The IRQ request call trace looks like:
QEMU: vfio_msix_vector_do_use->ioctl()
(driver.vfio_device_ops.ioctl = vfio_pci_core_ioctl)
vfio_pci_core_ioctl
vfio_pci_ioctl_set_irqs
vfio_pci_set_irqs_ioctl
vfio_pci_set_msi_trigger
vfio_msi_enable
pci_alloc_irq_vectors
pci_alloc_irq_vectors_affinity
__pci_enable_msix_range
pci_setup_msix_device_domain
return if msi_domain exists
pci_create_device_domain
msi_create_device_irq_domain
__msi_create_irq_domain - sets info->hwsize
msi_capability_init
msi_setup_msi_desc
msi_insert_msi_desc
msi_domain_insert_msi_desc
msi_insert_desc
fail if index >= hwsize
On close of the vfio fd, the trace is:
QEMU: close()
driver.vfio_device_ops.close
vfio_pci_core_close_device
vfio_pci_core_disable
vfio_pci_set_irqs_ioctl(vdev, VFIO_IRQ_SET_DATA_NONE |
VFIO_IRQ_SET_ACTION_TRIGGER,
vdev->irq_type, 0, 0, NULL);
vfio_pci_set_msi_trigger
vfio_msi_disable
pci_free_irq_vectors
The msix vectors are freed, but the msi_domain is not, and the
msi_domain holds the MSIx count that it read when it was created. If
the device's MSIx count is increased, the next QEMU session will see the
new number in PCI config space and try to use that new larger number,
but the msi_domain is still using the smaller hwsize and the QEMU IRQ
setup fails in msi_insert_desc().
This patch adds a msi_remove_device_irq_domain() call when the irqs are
disabled in order to force a new read on the next IRQ allocation cycle.

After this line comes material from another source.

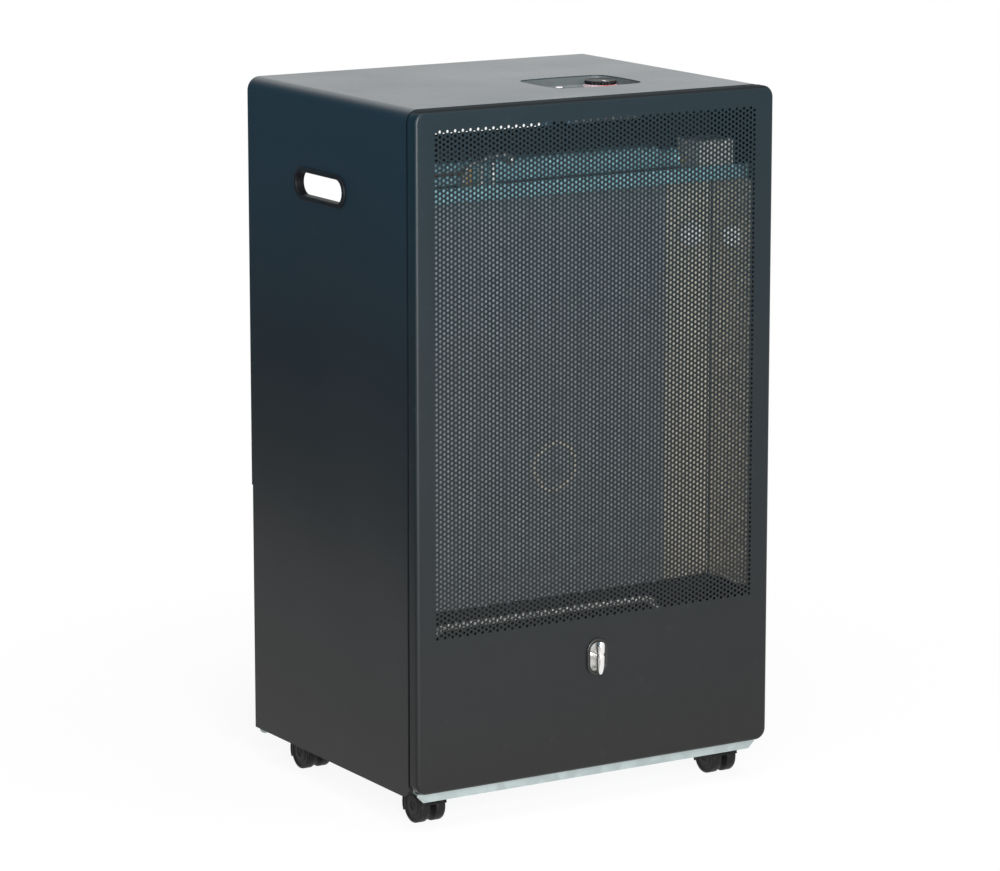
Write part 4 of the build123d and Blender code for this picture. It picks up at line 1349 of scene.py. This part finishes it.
# ---------------------------------------------------------------- latch
@dataclass
class Latch(SubAssembly):
    """Quarter-turn latch: a plated oval cup and a bullet-shaped wing on its shaft."""

    height: float = 0.038
    width: float = 0.024
    rise: float = 0.0025
    ring: float = 0.002
    wall: float = 0.0015
    depth: float = 0.008
    wing_y: float = -0.1714
    shaft: float = 0.004
    running_fit: float = 0.00005
    soft: float = 0.0009
    shaft_end_y: float = -0.1434
    shaft_lap: float = 0.001
    tail_lap: float = 0.0005
    tail_length: float = 0.003
    tail: float = 0.0026

    def oval(self, name: str, y: float, inset: float, depth: float) -> Object:
        """An upright solid slot shape from y backwards.

        Args:
            name: The piece's name.
            y: Its front face.
            inset: How far it is drawn in from the cup's outline.
            depth: Its thickness.

        Returns:
            The solid.
        """
        flat = Bench.obround(name, (0, y, self.latch_z), self.height - 2 * inset,
                             self.width - 2 * inset, Axis.Y, Vector((0, 0, 1)), 64)
        return Bench.thicken(flat, Vector((0, depth, 0)))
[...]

This is limited to only the vfio use of the msi_domain.
I suppose we could add this to the trailing end of callbacks in our own
driver, but this looks more like a generic vfio/msi issue than a driver
specific thing.
The other possibility is to force the user to always do a bind cycle
between QEMU sessions using the VF. This seems to be unnecessary
overhead and was not necessary when using the v6.1 kernel. To the user,
this looks like a regression - this is how it was reported to me.